Last December, the ever-elusive Richard D. James quietly uploaded a trove of previously vinyl-only music, sold exclusively at his live DJ sets, to streaming services. Given the unceremonious but accurate title of Music from the Merch Desk (2016–2023), this compilation—one in which no information has been provided about any of the tracks—isn’t a total anomaly in James’s sprawling discography. He’s known for adopting new aliases, dropping tossed-off EPs, and collaborating with other artists with little to no fanfare.

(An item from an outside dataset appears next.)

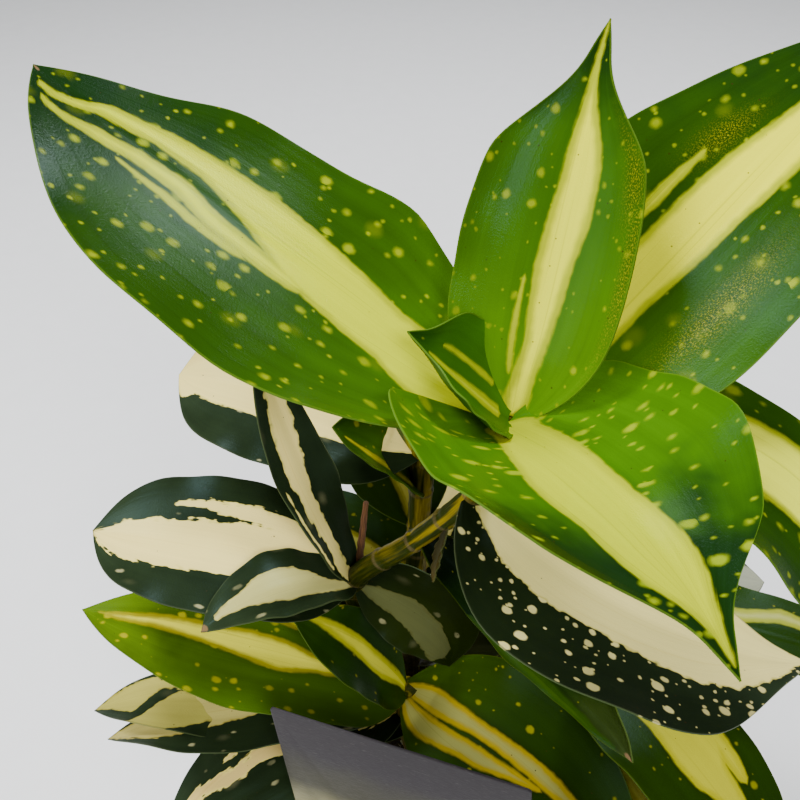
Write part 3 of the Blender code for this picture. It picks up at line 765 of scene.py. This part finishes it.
blade("head_low_blade", "head", 7,
      dict(base=(20, -14, 262), azimuth=-52, rise=-14, length=104, width=54, droop=8, swing=65,
           lopsided=-0.25, wave=2, full=2.4, drip=0.4),
      [[(0, -0.2, 1), (0.1, -0.3, 1.1), (0.2, -0.36, 1.2), (0.4, -0.33, 1.2), (0.5, -0.37, 1.2),
        (0.6, -0.42, 1.2), (0.7, -0.5, 1.2), (0.8, -0.65, 1.2), (0.87, -0.72, 1.2), (0.95, -0.6, 1.2),
        (1, -1.1, 1.2)]], SPECKED)

# The leaves half way up the tall cane, and a narrow one on its slanting part.
blade("middle_upright_blade", "head", 10,
      dict(base=(-15, 10, 197), azimuth=-177, rise=76, length=96, width=20, droop=10, power=1, swing=-60,
           roll=-20, lopsided=0.15, curl=25),
      [[(0, -0.1, 0.9), (0.1, 0.1, 0.85), (0.2, 0.05, 0.5), (0.4, 0.06, 0.55), (0.5, 0, 0.57),
        (0.6, -0.15, 0.56), (0.7, -0.35, 0.55), (0.8, -0.5, 0.5), (0.97, -0.3, 0.3)],
       [(0.15, 0.8, 0.9), (0.3, 0.78, 0.9), (0.5, 0.8, 0.86)]], dict(OLD, shine=0.035))
blade("middle_left_blade", "head", 11,
      dict(base=(-15, 10, 197), azimuth=180, rise=23, length=89, width=50, droop=30, swing=-10, roll=-10,
           blunt=4.5),
      [[(0, -0.4, 0.4), (0.1, -0.25, 0.15), (0.2, -0.5, 0.2), (0.3, -0.5, 0.27), (0.4, -0.45, 0.32),
        (0.5, -0.39, 0.4), (0.7, -0.3, 0.45), (0.8, -0.3, 0.5), (0.9, -0.3, 0.55), (0.99, -0.1, 0.7)],
       [(0.15, -0.55, -0.35), (0.3, -0.67, -0.42), (0.5, -0.67, -0.47), (0.6, -0.64, -0.5),
        (0.72, -0.6, -0.52)]], dict(OLD, torn=2.2, tooth=1.2))
blade("middle_folded_blade", "head", 12,
      dict(base=(-15, 10, 197), azimuth=-152, rise=37, length=58, width=27, droop=60, swing=10, wave=1),
      [[(0, -0.2, 0.6), (0.1, 0.1, 0.56), (0.2, 0, 0.53), (0.3, -0.3, 0.56), (0.4, -0.47, 0.53),
        (0.5, -0.53, 0.5), (0.6, -0.53, 0.42), (0.7, -0.36, 0.32), (0.8, -0.33, 0.2), (0.9, -0.29, 0.1)]],
      dict(OLD, band=(178, 172, 104), edge=(160, 150, 80)), dry=[(0, 1, 1.5, 0.05)])
# This blade lies in shade: its greens and its cream band are set dark, painted shade.
blade("middle_short_blade", "head", 17,
      dict(base=(-15, 10, 199), azimuth=-26, rise=-10, length=58, width=30, droop=95, swing=36, roll=68,
           curl=10, wave=1),
      [[(0.05, -0.4, -0.1), (0.1, -0.42, -0.02), (0.2, -0.44, 0.09), (0.3, -0.44, 0.16), (0.4, -0.49, 0.16),
        (0.5, -0.56, 0.09), (0.6, -0.65, 0.06), (0.7, -0.76, 0), (0.83, -0.95, -0.02)]],
      dict(OLD, band=(90, 94, 54), edge=(86, 88, 46), middle=(30, 40, 8), tip=(26, 36, 8)))
# This blade lies deep under its neighbours: its near-black base is painted shade, and the green band along
# one margin is painted light on the margin turned to the lamps.
blade("middle_narrow_blade", "head", 18,
      dict(base=(6, -5, 236), azimuth=-29, rise=-31, length=90, width=33, droop=0, swing=-16, roll=75,
           lopsided=0.45, curl=45, wave=1),
      [[(0.3, -1.1, -0.9), (0.4, -1.1, -0.62), (0.5, -1.1, -0.5), (0.8, -1.1, -0.5), (0.93, -1.1, -0.6)]],
      dict(SHADED, base=(6, 12, 3), middle=(22, 44, 5), tip=(44, 58, 20), edge=(36, 62, 5),
           band=(50, 78, 6), layers=((5, 0.15, 0.4, 0.25, 0.25, 0.6),)), dry=[(-0.2, 1, 0.9, 0.05)])

# A dry sheath, all that is left of a dropped leaf, hangs from the slanting part of the tall cane.
WITHERED = dict(OLD, base=(30, 28, 8), middle=(54, 48, 16), tip=(78, 66, 28), layers=(), rim=(60, 50, 24))
blade("dry_sheath", "head", 25,
      dict(base=(13.4, -12.6, 248), azimuth=-150, rise=-76, length=22, width=3.8, droop=6, curl=60,
           wave=0.3, blunt=5, rows=24, columns=12),
      [], WITHERED)

# The short cane in front: two young blades over three old ones, and one broad blade to the right.
blade("low_left_blade", "low", 13,
      dict(base=(2, 0, 150), azimuth=-174, rise=27, length=117, width=48, droop=24, swing=-20, full=4),
      [[(0, -0.4, 0.4), (0.2, -0.2, 0.1), (0.3, -0.2, 0.11), (0.4, -0.33, 0.22), (0.5, -0.34, 0.15),
        (0.6, -0.31, 0.07), (0.7, -0.34, 0.02), (0.8, -0.33, 0), (0.9, -0.26, 0.07), (0.95, -0.2, -0.1)],
       [(0.36, -0.66, -0.5), (0.42, -0.72, -0.56), (0.5, -0.74, -0.62), (0.7, -0.82, -0.72)]],
      # Its middle and tip greens and its band are set lighter than the shaded look's: painted light for the
      # fuller light on this blade.
      dict(SHADED, base=(56, 84, 8), middle=(64, 94, 6), tip=(84, 114, 6), band=(236, 230, 66),
           layers=((7, 0.4, 1.4, 0.6, 0.5, 0.95), (5, 0.15, 0.4, 0.25, 0.25, 0.6)), fleck=(176, 170, 6)))
blade("low_young_blade", "low", 14,
      dict(base=(2, 0, 150), azimuth=-157, rise=63, length=61, width=30, droop=26, swing=-25, roll=-22,
           curl=20, wave=1, waves=1),
      [[(0, -0.6, 0.5), (0.1, -0.37, 0.17), (0.2, -0.29, 0.22), (0.3, -0.29, 0.25), (0.4, -0.3, 0.21),
        (0.5, -0.37, 0.12), (0.6, -0.39, 0.03), (0.7, -0.43, -0.03), (0.8, -0.49, -0.12),
        (0.9, -0.64, -0.32), (0.97, -1, -0.66)]],
      dict(SHADED, base=(34, 56, 4), middle=(24, 46, 4), tip=(34, 60, 6), edge=(170, 168, 10), shine=0.03))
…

James’s third album as Aphex Twin, …I Care Because You Do was released in the spring of 1995, just a few months after his first greatest hits compilation—released by R&S Records without his involvement—and it’s similarly characterized by a capricious approach to curation. In a sense, the album serves as its own anthology—a time capsule that displays James’s broad musical interests at what was arguably the peak of his creative prowess.
The tracks that comprise …I Care Because You Do, unlike those on Music from the Merch Desk, are annotated with the year of their recording, all between 1990 and 1994. The music’s deliberate blend of genres and moods creates a listening experience that mirrors the Aphex Twin ethos: unnerving, disorienting, maddeningly beautiful, and always forward-thinking.
…I Care Because You Do might be James’s most transitory album. Because this unwieldy collection of compositions doesn’t fit neatly into any one categorical box, it tends not to stand out as sharply as either volume of Selected Ambient Works or drukQs. You get a little of everything that had (and would) define his sound: futuristic IDM (“The Waxen Pith” and “Moonkid”), far-out acid (the cheekily named “Acrid Avid Jam Shred,” one of the many anagrams that pop up throughout), and the kinetic, jungle-style breakbeats (“Come on You Slags!”) that would become the calling card of 1996’s Richard D. James Album.

Mostly, what one gets here is a bold mix of the ambient textures that made James a critical darling a few years earlier, paired with walloping percussion and bursts of hardcore techno. But there are still cuts on …I Care Because You Do of such blistering intensity and commitment to chaos that they rival some of the more pointedly trollish moments on drukQs, most infamously “Ventolin,” arguably the most headache-inducing, dance floor-dominating dentist drill of a song ever recorded. Loaded with high-pitched blasts of piercing white noise meant to replicate the sensation of tinnitus, it’s a song that invites you in, even as it forcefully tries to push you back out. That is, until its eruptions of sonic distortion become so overwhelming by the final stretch that you’d swear the track was coming apart.
That same level of devilish duality—between attraction and repulsion—runs through much of …I Care Because You Do, such as the truly unsettling “Icct Hedral.” Starting with a minute of murky, almost indecipherable reverb, the track gradually builds, layering strings, synth, and bass, expanding and contracting into an immensely triumphant climax, all while embodying the fiendish attitude of the jarring self-portrait on the album’s cover. While many prefer Philip Glass’s orchestral remix, I personally find that version over-embellished. It pushes the song into “white elephant art” territory: grand, attention-seeking, and a little overstuffed. Aphex, by contrast, operates better in “termite mode,” with as few obtrusive elements as possible.
At almost every juncture, …I Care Because You Do seemingly establishes some form of internal logic, only to break it: After its most assaultive track, “Start as You Mean to Go On,” you get one of its goofiest, “Wet Tip Hen Ax,” with its silly, funky rhythm just bouncing along the mix. And after a chilled-out, deeply resonant song like “Alberto Balsalm,” there’s the dubby “Cow Cud Is a Twin,” which feels like a lethargic stroll through the countryside.
When you finally feel like you may have gotten your head around exactly what the hell this album’s sound or end goal really is, it ends on “Next Heap With,” a heavenly arranged, beat-free jaw-dropper that closes things out with eerie stillness, as if it were suspended in time. For James, it was a turning point, as …I Care Because You Do feels like the moment he fully embraced his own contradictions—melodic yet menacing, chaotic yet precise—and began shaping the deeply idiosyncratic world that would inform his most iconic work.